In Blea v. Barnhart, 466 F.3d 903, 914 (10th Cir. 2006), the Tenth Circuit held that an ALJ must consider third-party testimony in reaching a disability decision. In Blea, plaintiff argued that remand was necessary because the ALJ failed to discuss or consider lay testimony of his wife. Id. The Commissioner’s decision did not mention any details of her testimony, or mention that she had testified regarding the nature and severity of plaintiff’s impairments. Id. The Commissioner argued that the ALJ was not required to make written findings about each witness’s credibility. Id. The Tenth Circuit ruled, however, that the ALJ is excused from making specific written findings of credibility only if “the written decision reflects that the ALJ considered the testimony.” Id. at 915 (quoting Adams v. Chater, 93 F.3d 712, 715 (10th Cir. 1996)).
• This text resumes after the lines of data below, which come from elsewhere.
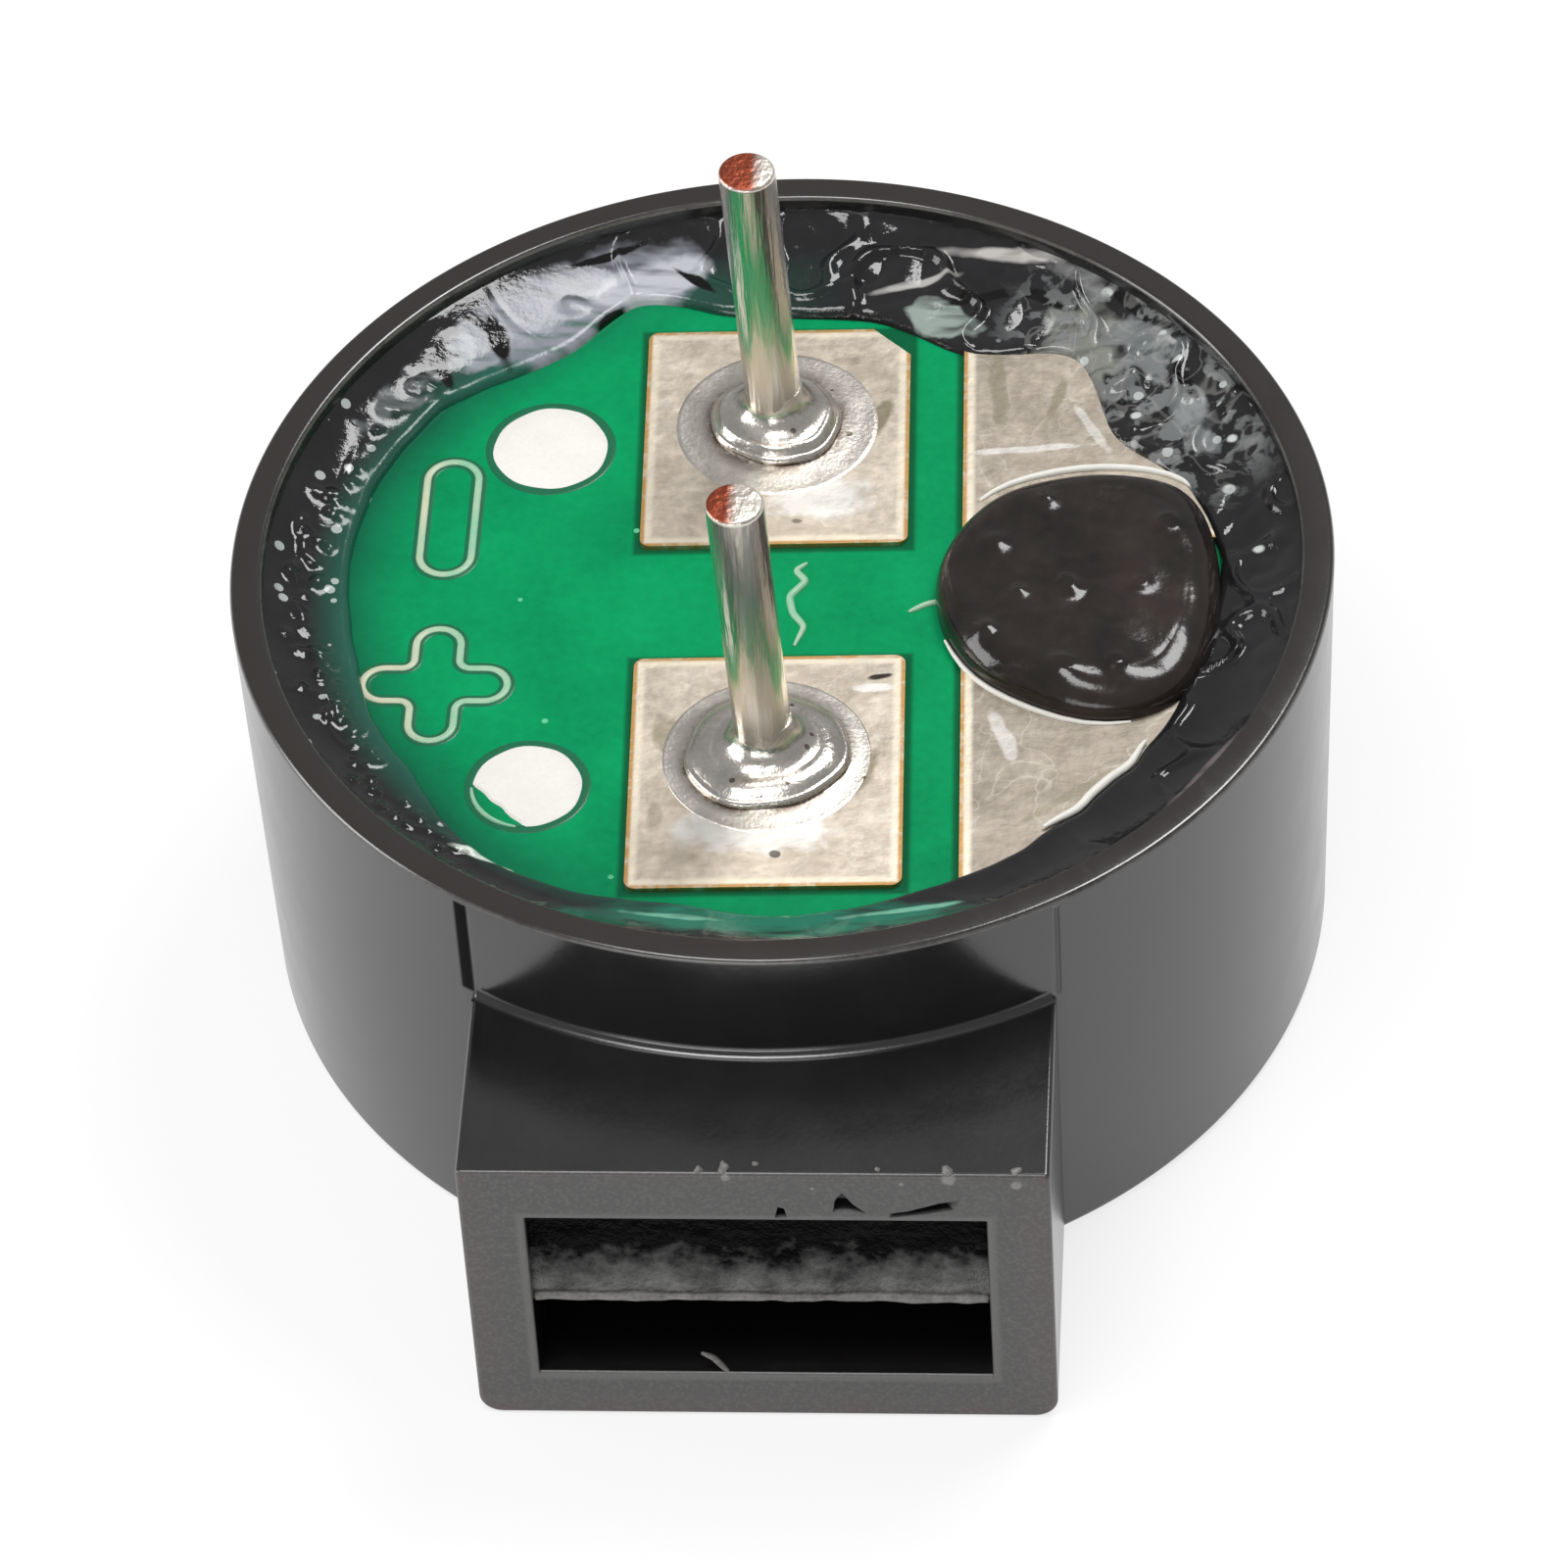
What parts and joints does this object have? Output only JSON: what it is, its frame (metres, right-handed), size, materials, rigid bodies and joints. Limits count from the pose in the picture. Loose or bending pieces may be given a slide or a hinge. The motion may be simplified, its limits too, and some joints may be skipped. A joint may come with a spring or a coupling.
{
  "type": "side-sounding magnetic buzzer",
  "caption": "Round board-mount buzzer with a side sound spout, two tinned wire pins and a sealed open end showing its green circuit board.",
  "frame": {"origin": "middle of the grained sound face, on the case's axis; the buzzer lies on that face", "axes": "+Z from the sound face to the open end with the pins, -Y towards the spout's end, +X to the side of the coil leads"},
  "size_m": [0.012, 0.0137, 0.0087],
  "materials": {
    "case_moulding": "satin black moulding, spark-grained on the sound face",
    "spring_steel": "cold-rolled",
    "soft_iron": "plated",
    "inner_moulding": "matt",
    "ferrite": "sintered, matt",
    "enamelled_copper": "enamelled wire",
    "green_board": "green solder mask",
    "tinned_land": "hot-dipped tin",
    "tinned_wire": "drawn and tinned",
    "solder": "bright solder",
    "black_glue": "glossy glue",
    "sealing_resin": "glossy resin"
  },
  "bodies": {
    "root": {"case": "case_moulding", "diaphragm": "spring_steel", "armature_disc": "soft_iron", "support_ring": "inner_moulding", "yoke_plate": "soft_iron", "ring_magnet": "ferrite", "pole_core": "soft_iron", "coil": "enamelled_copper", "circuit_board": "green_board", "front_pin_land": "tinned_land", "rear_pin_land": "tinned_land", "front_wire_land": "tinned_land", "rear_wire_land": "tinned_land", "front_pin": "tinned_wire", "rear_pin": "tinned_wire", "front_solder_joint": "solder", "rear_solder_joint": "solder", "front_coil_lead": "enamelled_copper", "rear_coil_lead": "enamelled_copper", "front_wire_joint": "solder", "rear_wire_joint": "solder", "lead_cover": "black_glue", "sealing_compound": "sealing_resin"}
  },
  "joints": []
}
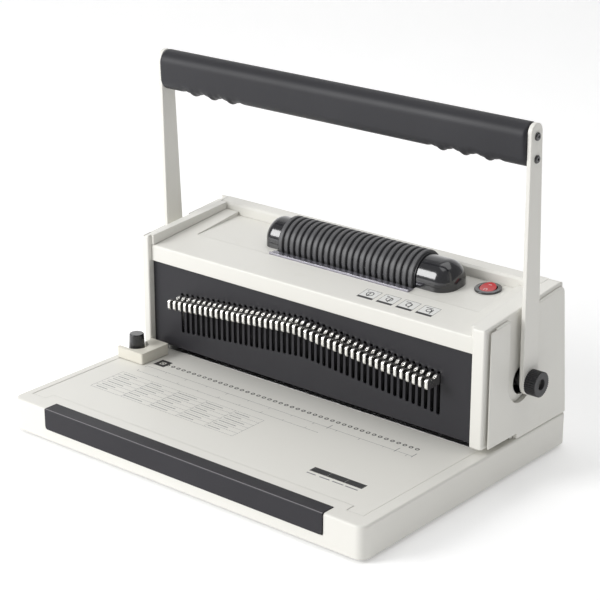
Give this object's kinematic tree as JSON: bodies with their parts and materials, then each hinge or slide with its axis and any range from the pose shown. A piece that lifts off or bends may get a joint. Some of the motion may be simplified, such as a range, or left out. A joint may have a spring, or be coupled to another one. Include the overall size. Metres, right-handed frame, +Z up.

The Tenth Circuit noted that the ALJ had not mentioned the wife’s testimony or referred to its substance anywhere in the written decision, and concluded that it was “not at all clear” that the ALJ had considered her testimony. Id. The Tenth Circuit therefore remanded the case for the Commissioner to properly consider the wife’s testimony. Id. Thus, as Judge John W. Lungstrum recently noted, “[t]he law in the Tenth Circuit is clear with regard to opinion testimony or statements from lay witnesses such as spouses, parents, friends, and neighbors.” Dorrough v. Colvin, No. 12-2405-JWL, 2013 WL 4766804, at *10 (D. Kan. Sept. 4, 2013). The decision must reflect that the ALJ included the opinion in her consideration of disability, but she need not specify the particular weight accorded to that opinion. Id. Here, the ALJ written opinion did not mention the third-party testimony of plaintiff’s fiancé. Thus, as in Blea, the Court remands the case for the Commissioner to consider Ms. Bennett’s testimony.

IT IS THEREFORE ORDERED that the Commissioner’s decision is REVERSED, and that judgment shall be entered pursuant to the fourth sentence of 42 U.S.C. § 405(g) REMANDING the case for further proceedings.